By Prospect Mojido, in Sapele
Seplat’s operated production in its core three acreages, slipped from over 50,000 Barrels of Oil Per Day in January, to about 40,000BOPD in February 2019, according to field data.
The core three acreages, or base business licences, are Oil Mining Leases (OMLs) 4, 38 and 41, located in the northwest Niger Delta basin, onshore Nigeria.
The drop is attributable to leakages in the Trans Forcados Pipeline, which forced a shut in of flow stations on these leases in the last week of February.
The same drop affected outputs of other companies pumping crude into the TFP, most notably Shoreline Natural Resources, whose gross output had averaged as high as 75,000BOPD in January 2019, according to field data.

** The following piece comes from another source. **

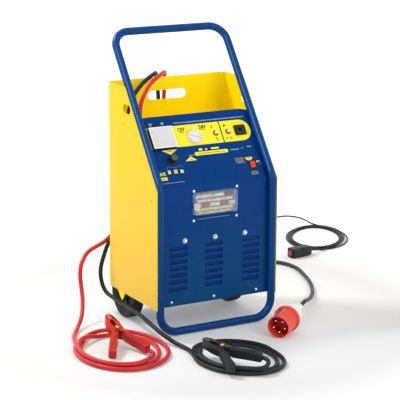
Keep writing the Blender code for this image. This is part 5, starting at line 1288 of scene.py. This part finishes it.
sx0, sx1, sv0, sv1 = SOCKET
scx, scv = (sx0 + sx1) / 2 - 0.002, (sv0 + sv1) / 2
sock = join(
    prism(round_outline(rectangle(sx0, sx1, sv0, sv1), 0.0025, 5), 0.0003, 0.0045, "z", [circle(scx, scv, 0.0112, 40)]),
    prism(rectangle(sx0 + 0.0039, sx1 - 0.0039, sv0 + 0.0039, sv1 - 0.0039), -0.020, 0.0006, "z", [circle(scx, scv, 0.0104, 40)]),
    turned([(0, -0.0195), (0.0106, -0.0195), (0.0106, -0.0120), (0, -0.0120)], 40, at=(scx, scv, 0)),
)
add(sock, "round_socket_block", "black", matrix=PANEL, stands_for="socket_block", bevel=0.0004)
add(turned([(0.0086, -0.0040), (0.0110, -0.0040), (0.0124, 0.0045), (0.0124, 0.0062), (0.0112, 0.0070), (0.0098, 0.0070), (0.0088, 0.0060)], 48, ring=True, at=(scx, scv, 0)), "socket_ring", "dark_green", matrix=PANEL, slot="black_plastic", smooth=40)
pins = [turned([(0, -0.002), (0.0008, -0.0024), (0.0011, -0.0036), (0.0011, -0.0120), (0, -0.0120)], 12, at=(scx + 0.0045 * math.cos(math.radians(90 + 120 * k)), scv + 0.0045 * math.sin(math.radians(90 + 120 * k)), 0)) for k in range(3)]
add(join(*pins), "socket_pins", "brass", matrix=PANEL, slot="zinc_steel", smooth=40)
sock_screws = []
for x, v in ((sx0 + 0.0042, sv0 + 0.0042), (sx1 - 0.0042, sv0 + 0.0042), (sx0 + 0.0042, sv1 - 0.0042), (sx1 - 0.0042, sv1 - 0.0042)):
    sock_screws.append(turned([(0, 0.0056), (0.0010, 0.0055), (0.0017, 0.0049), (0.0018, 0.0043), (0, 0.0043)], 16, at=(x, v, 0)))
add(join(*sock_screws), "socket_screws", "dark_green", matrix=PANEL, slot="zinc_steel", smooth=40)

rx, rv = ROCKER
rock_m = PANEL @ Matrix.Translation((rx, rv, 0.0))
rf = join(
    frame_ring(round_outline(rectangle(-0.0130, 0.0130, -0.0155, 0.0155), 0.0018, 4), rectangle(-0.0088, 0.0088, -0.0113, 0.0113), 0.0003, 0.0026),
    frame_ring(rectangle(-0.0102, 0.0102, -0.0125, 0.0125), rectangle(-0.0089, 0.0089, -0.0114, 0.0114), -0.0160, 0.0012),
    block(-0.0100, 0.0100, -0.0123, 0.0123, -0.0160, -0.0120),
)
add(rf, "rocker_surround", "black", matrix=rock_m, stands_for="rocker_frame", bevel=0.0005)
tilt = math.radians(8.0)
rk = [(-0.0092, -0.0040), (0.0092, -0.0040), (0.0102, 0.0040), (0.0050, 0.0033), (0.0, 0.0029), (-0.0050, 0.0033), (-0.0102, 0.0040)]
rk = [(p[0] * math.cos(tilt) - p[1] * math.sin(tilt), p[0] * math.sin(tilt) + p[1] * math.cos(tilt)) for p in rk]
add(slab(rk, -0.0083, 0.0083, "x"), "rocker_key_red", "rocker", "rocker_key", rock_m @ Matrix.Translation((0, 0, 0.0010)), stands_for="rocker", bevel=0.0007, segments=3, smooth=40)

# ---------------------------------------------------------------- wheels
for tag, x in (("left", -0.187), ("right", 0.187)):
    at = (x, 0.247, 0.080)
    half = [(0.0508, 0.0150), (0.0600, 0.0178), (0.0670, 0.0186), (0.0688, 0.0178), (0.0704, 0.0188), (0.0745, 0.0190), (0.0776, 0.0178), (0.0794, 0.0156), (0.0800, 0.0130)]
    tread = []
    for c in (0.0098, 0.0033, -0.0033, -0.0098):
        tread += [(0.0800, c + 0.0013), (0.0788, c + 0.0007), (0.0788, c - 0.0007), (0.0800, c - 0.0013)]
    prof = half + tread + [(r, -h) for r, h in reversed(half)]
    add(turned(prof, 96, True, "x", at), "wheel_tyre_" + tag, "tyre", "wheel_" + tag, stands_for="tyre_" + tag, smooth=28)
    bore = 0.0081
    hub = [(bore, -0.0160), (0.0150, -0.0160), (0.0168, -0.0150), (0.0180, -0.0085), (0.0200, -0.0070), (0.0405, -0.0070), (0.0430, -0.0085), (0.0446, -0.0130), (0.0460, -0.0138), (0.0500, -0.0135)]
    hub = hub + [(r, -h) for r, h in reversed(hub)]
    web = [turned(hub, 72, True, "x", at)]
    for k in range(6):
        a = 2 * math.pi * k / 6
        d, s = Vector((math.cos(a), math.sin(a))), Vector((-math.sin(a), math.cos(a))) * 0.0016
        for lo, hi in ((-0.0132, -0.0060), (0.0060, 0.0132)):
            loop = [d * 0.0165 - s, d * 0.0440 - s, d * 0.0440 + s, d * 0.0165 + s]
            rib = slab([(p.x, p.y) for p in loop], lo, hi, "x")
            bmesh.ops.translate(rib, vec=at, verts=rib.verts)
            web.append(rib)
    add(join(*web), "wheel_hub_ribbed_" + tag, "hub", "wheel_" + tag, stands_for="wheel_hub_" + tag, smooth=30)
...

(The emphasis on field data is brought on by the fact that calculations at the terminal end, always differ significantly, in Nigeria, from reported production at the well head).
When Seplat’s interests in OML 53 (which it operates), OML 55 (operated by Belemaoil) and the Pillar Oil operated Umuseti field in OPL 283 are considered, the company’s gross output for February 2019 is around 55,000BOPD, which is lower than January figure of slightly higer than
60,000BOPD. This means that the production in OMLs 52,55 and Umuseti were slightly higher in February than in January 2019 and compensated for the sharp fall in the output in the Western Niger Delta.
Natural Gas production, according to field data, averaged around 300MMscf/d (gross) for February 2019.